There are visual and aural pleasures aplenty—from video designer William Cusick’s typically meticulous projections to the stammering poetry of the police scanner to the play of dark lights on an actor’s skin. Yet there’s little sense of liveness. While the video characters—some of them played by the same actors—walk their beat, chase down suspects, and administer the occasional beating, the 3-D actors stay remarkably still. They might dial a rotary phone or speak a deadpan description of brutal crime into a radio mic—sample dialogue: “And they still haven’t found the other half?” Mostly, though, they merely sit or stand, seeming barely to move all.

This seems to undermine one of the production’s stated goals, to fully explore the lives of cops, like those in director Kenneth Collins’s immediate family. But we never really get to know the men featured onscreen or the ones standing below. They remain the stereotypes the occasional video captions describe—the rookie cop who can’t catch a break, the desk jockey who can’t get no respect. Collins has decorated his set with swathes of neon ribbon reading, “Police Line Do Not Cross.” It’s a legend he’s taken to heart.

By contrast, Lee’s Untitled Feminist Project feels intensely live and engaged, though also less focused than either Newyorkland or her usual fare.

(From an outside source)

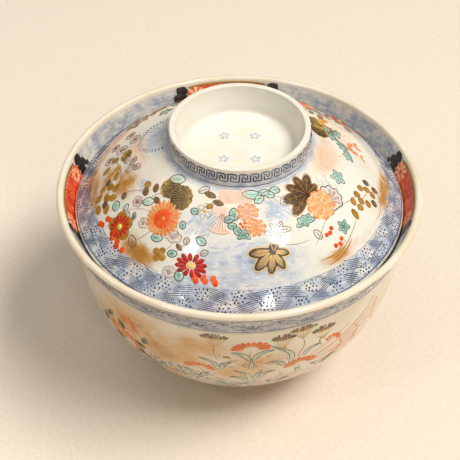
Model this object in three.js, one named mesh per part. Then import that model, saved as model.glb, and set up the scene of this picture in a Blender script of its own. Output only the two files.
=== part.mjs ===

This wordless dance piece--created by Lee with choreography by Lee, Faye Driscoll, Morgan Gould, and the performers--involves diverse, disconnected portrayals of feminine identity and gender fluidity. However, it begins in a somewhat dreary second-wave fashion, with the nude women entering through the aisles, all descending slowly and breathing in unison. The high seriousness of the moment, which concludes with what the porn mags used to call a “split beaver” and combines with a series of projections that even Georgia O’Keeffe eight consider unsubtle, suggests an evening of empowerment, herbal tea, and the odd Wiccan ritual.

Thankfully, much of what ensues proves as clever, scurrilous, and silly as you expect of Lee. Take, for example, a ballet—set to a Mozart violin concerto—in which an evil witch (Amelia Zirin-Brown) attempts to assault/cannibalize a trio of nymphs. The jolly delicacy of the strings contrasts amusingly with the coarseness of the mime (there’s much disemboweling). And then it ends with a celebratory bop involving pink parasols that bring Busby Berkeley to mind.

Not all the dances are as ridiculous or as involving. There’s the inarticulate rage of a heavy-metal routine, a sequence centered around jiggling, and a couple of decorative duets. There’s also a fast-paced number in which the aggravated cast mimes various domestic chores, which seems too on point. But these are crowded out by exciting and amusing dances, like one in which Zirin-Brown locks eyes with different male audience members and begins miming a lewd act that often ends in castration. And there’s a splendid solo by the muscled Becca Blackwell, which launches as a girly strut and morphs into a pugilistic display.

Lee writes in a program note that she and her actors set out to create a “utopian feminist experience,” in which “female bodies enjoyed unlimited possibilities for transformation.” I’m not sure it succeeds on those terms—personally, I prefer my utopias with less evisceration. But amid the varied swirl of dances, a feminist message does more or less emerge. Lee’s piece suggests that a pair of X chromosomes don’t determine or doom their holder to any particular fate. The female body, as displayed here, encompasses a colossal range of desires, abilities, and experiences. And considering the assorted physiques among the cast, the female body isn’t itself such a settled thing.

It’s a cheerful dictum, even a mildly liberating one. On the way out of the theater, I bumped into a male colleague. “Well, now I can feel happy about having a vagina,” I joked. “Yeah, me too,” he replied. So let’s chalk this one up as a win for the women.